Bashar al Assad non arretra di un centimetro. Anzi. Il Presidente siriano, sempre più sicuro di sé, alza la voce addirittura fuori casa: intervistato, a Damasco, dalla rete americana Cbs, ha infatti affermato che “vi sarà, fra le persone che sono allineate con lui, un certo tipo di ritorsione in caso di attacco”.
Assad “non ha voluto neanche parlare della natura di questa risposta”, ha riferito il giornalista Charlie Rose, autore dell’intervista che verrà mandata in onda stamattina. Il leader ha inoltre ripetuto di “non aver nulla a che fare” con l’attacco con armi chimiche del 21 agosto scorso, che potrebbe essere la causa scatenante della guerra.
Nel corso dell’intervista Assad ha sottolineato il fatto che, se la Siria fosse veramente in possesso di armi chimiche, “queste sarebbero sotto controllo centralizzato e nessuno vi potrebbe accedere”, suggerendo che casomai “sono i ribelli ad avere qualcosa a che fare con questa storia”.
Ad presidente siriano risponde il capo dello staff della Casa Bianca, Denis McDonough, intervistato dalla rete Nbc, il quale afferma che il raid contro la Siria sarà un messaggio rivolto all’Iran perché non si senta libero di poter sviluppare l’arma nucleare. “Se Assad non verrà fermato, farà ancora uso di armi chimiche”, ha proseguito McDonough, uno dei più stretti e consiglieri del Presidente Obama, e ciò significherà “un maggior rischio della loro proliferazione” e la loro possibile caduta nelle mani di terroristi.
Il capo dello staff della Casa Bianca ha poi ribadito che l’intervento americano sarà mirato e limitato, dato che, per far cessare la guerra civile in corso “non vi è una soluzione militare ma solo una soluzione politica e diplomatica”. Dura anche la presa di posizione del il segretario generale dell’Onu, Ban Ki-moon. “Se le armi chimiche sono state usate in Siria, la comunità internazionale deve fare qualcosa”.
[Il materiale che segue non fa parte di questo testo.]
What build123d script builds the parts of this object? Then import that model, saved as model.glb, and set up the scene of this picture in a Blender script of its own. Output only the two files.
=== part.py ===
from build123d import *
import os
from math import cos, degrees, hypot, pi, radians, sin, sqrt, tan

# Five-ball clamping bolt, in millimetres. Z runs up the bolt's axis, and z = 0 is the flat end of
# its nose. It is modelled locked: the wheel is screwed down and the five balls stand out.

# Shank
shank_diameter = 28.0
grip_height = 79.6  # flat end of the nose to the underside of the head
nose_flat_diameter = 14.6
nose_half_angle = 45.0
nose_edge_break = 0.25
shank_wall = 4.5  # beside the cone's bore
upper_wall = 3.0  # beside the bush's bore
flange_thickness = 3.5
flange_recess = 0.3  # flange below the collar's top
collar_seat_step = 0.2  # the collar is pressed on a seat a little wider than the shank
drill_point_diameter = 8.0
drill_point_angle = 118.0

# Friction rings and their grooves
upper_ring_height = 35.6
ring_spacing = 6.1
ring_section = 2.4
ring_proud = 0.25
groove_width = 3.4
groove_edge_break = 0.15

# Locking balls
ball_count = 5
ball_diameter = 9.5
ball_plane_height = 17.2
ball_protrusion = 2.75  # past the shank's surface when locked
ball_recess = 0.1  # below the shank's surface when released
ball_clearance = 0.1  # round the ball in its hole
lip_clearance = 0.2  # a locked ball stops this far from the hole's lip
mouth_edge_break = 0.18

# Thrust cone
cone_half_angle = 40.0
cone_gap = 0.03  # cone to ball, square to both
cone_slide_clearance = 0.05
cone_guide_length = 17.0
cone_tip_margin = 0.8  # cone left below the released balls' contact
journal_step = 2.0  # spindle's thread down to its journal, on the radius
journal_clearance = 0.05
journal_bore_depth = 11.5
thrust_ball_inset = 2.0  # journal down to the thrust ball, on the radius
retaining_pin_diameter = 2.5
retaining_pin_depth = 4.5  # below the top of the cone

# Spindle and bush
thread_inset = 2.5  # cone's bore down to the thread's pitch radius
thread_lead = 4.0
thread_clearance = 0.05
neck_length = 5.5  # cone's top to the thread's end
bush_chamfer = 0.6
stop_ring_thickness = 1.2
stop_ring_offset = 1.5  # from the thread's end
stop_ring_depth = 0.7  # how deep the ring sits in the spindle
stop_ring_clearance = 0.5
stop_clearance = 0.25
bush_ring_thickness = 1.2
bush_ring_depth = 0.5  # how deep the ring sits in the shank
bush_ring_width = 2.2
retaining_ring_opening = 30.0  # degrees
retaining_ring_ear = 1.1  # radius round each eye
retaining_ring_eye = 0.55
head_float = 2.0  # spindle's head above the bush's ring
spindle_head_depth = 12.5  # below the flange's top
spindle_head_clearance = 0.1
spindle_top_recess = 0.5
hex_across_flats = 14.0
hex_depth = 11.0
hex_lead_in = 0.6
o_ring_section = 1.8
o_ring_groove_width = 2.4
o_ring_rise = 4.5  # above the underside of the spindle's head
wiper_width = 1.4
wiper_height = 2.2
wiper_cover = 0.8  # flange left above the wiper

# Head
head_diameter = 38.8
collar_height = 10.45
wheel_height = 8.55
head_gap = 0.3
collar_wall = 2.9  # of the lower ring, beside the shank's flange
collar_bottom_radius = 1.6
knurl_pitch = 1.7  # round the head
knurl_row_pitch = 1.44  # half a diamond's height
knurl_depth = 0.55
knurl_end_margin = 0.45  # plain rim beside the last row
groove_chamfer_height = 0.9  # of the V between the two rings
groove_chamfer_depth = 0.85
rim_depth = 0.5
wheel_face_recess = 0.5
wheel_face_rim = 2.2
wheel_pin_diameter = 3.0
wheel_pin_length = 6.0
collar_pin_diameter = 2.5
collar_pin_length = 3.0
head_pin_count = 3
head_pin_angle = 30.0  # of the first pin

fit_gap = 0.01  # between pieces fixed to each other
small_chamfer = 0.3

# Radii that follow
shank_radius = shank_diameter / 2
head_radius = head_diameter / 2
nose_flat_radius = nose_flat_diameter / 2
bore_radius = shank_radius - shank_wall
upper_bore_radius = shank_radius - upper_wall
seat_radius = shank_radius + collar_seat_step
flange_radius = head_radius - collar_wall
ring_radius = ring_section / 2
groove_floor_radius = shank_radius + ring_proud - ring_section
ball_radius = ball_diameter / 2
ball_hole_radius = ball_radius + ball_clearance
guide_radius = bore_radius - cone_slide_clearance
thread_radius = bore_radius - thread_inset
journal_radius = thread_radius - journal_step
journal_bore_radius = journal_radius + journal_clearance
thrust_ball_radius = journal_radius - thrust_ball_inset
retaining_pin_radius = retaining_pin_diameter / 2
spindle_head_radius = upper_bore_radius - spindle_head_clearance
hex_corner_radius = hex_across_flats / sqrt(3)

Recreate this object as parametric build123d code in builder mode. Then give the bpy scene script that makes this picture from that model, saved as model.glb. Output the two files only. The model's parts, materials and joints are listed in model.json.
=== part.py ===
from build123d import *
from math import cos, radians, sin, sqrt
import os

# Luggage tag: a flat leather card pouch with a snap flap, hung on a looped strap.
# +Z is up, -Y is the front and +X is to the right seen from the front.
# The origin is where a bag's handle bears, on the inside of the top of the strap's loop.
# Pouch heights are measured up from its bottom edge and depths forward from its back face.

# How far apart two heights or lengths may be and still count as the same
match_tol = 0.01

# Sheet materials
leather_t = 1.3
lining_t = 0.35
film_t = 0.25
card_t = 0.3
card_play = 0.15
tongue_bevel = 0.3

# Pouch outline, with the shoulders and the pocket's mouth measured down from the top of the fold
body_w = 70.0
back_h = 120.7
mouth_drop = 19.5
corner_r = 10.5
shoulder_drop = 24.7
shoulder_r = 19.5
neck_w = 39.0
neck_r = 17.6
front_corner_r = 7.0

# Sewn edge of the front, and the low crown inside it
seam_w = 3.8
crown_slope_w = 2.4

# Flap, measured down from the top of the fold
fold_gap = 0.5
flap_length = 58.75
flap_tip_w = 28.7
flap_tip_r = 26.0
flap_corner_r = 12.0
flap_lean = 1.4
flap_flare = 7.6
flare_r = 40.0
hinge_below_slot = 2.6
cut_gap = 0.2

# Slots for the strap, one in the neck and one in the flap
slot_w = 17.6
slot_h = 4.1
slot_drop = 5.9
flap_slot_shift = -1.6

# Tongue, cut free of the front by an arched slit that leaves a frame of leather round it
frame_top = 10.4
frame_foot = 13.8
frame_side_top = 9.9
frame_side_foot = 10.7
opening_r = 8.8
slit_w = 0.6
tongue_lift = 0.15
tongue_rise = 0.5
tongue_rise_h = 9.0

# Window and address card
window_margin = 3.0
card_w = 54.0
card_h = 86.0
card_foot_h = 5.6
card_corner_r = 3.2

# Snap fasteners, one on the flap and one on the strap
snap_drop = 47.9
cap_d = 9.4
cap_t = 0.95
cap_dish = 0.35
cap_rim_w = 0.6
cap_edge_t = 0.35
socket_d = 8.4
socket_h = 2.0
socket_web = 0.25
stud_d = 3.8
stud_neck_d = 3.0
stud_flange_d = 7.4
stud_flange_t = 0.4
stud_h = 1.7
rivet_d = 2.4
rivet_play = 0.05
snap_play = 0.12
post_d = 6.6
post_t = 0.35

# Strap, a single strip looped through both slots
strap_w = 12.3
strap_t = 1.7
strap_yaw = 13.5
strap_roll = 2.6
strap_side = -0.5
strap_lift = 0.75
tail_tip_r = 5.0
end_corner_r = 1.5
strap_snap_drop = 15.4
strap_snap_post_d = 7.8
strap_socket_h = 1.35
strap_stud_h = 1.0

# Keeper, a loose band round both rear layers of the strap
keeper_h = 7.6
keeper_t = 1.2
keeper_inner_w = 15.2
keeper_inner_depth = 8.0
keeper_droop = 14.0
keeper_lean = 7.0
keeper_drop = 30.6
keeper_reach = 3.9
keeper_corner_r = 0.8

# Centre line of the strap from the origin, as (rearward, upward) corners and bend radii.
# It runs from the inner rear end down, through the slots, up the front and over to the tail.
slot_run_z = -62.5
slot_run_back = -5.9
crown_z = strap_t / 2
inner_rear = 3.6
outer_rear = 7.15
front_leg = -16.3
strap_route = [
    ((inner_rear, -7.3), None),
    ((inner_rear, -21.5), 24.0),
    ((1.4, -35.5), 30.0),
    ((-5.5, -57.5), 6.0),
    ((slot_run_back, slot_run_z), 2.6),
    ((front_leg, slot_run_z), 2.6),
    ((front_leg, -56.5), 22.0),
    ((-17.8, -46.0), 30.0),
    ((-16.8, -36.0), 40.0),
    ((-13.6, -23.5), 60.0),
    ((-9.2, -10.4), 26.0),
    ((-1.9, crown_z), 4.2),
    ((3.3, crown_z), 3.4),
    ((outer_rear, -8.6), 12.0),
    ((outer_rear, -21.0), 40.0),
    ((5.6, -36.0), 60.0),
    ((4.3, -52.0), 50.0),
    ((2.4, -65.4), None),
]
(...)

In mattinata, intanto, si è svolta a Londra una conferenza stampa congiunta tra il Segretario di Stato Usa, John Kerry, e il suo omologo britannico, William Hague. Dal colloquio è emersa un’importante precisazione di Kerry che lascia aperto uno spiraglio utile a scongiurare l’intervento militare: “Assad potrebbe evitare un attacco consegnando le sue armi chimiche alla comunità internazionale entro la settimana prossima”, ha detto il segretario di Stato Usa, aggiungendo tuttavia che il presidente siriano “non sembra sul punto di farlo”. Dichiarazione, quest’ultima, smentita dalle parole del ministro degli Esteri siriano Walid al-Mouallem “Il regime siriano ha accolto con favore la proposta russa di porre i propri arsenali di armi chimiche sotto controllo internazionale”.
“La soluzione politica resta la soluzione ultima per la fine del conflitto in Siria” ha affermato Kerry, che però ha segnalato come essa sia “stata perseguita per anni” senza portare ad alcun risultato.
Il ministro degli Esteri britannico Hague ha invece chiarito che non c’è nessuna differenza di visione strategica tra Gran Bretagna e Usa, anche se gli americani guideranno il possibile intervento militare contro il governo siriano, mentre gli inglesi non vi prenderanno nemmeno parte (visto il voto contrario della Camera dei Comuni).
Nonostante ciò, Hague ha voluto precisare che gli Stati Uniti hanno il “totale sostegno diplomatico”, della Gran Bretagna, andando così a rinsaldare quella “special relationship” che lega i due paesi fin dalla seconda guerra mondiale.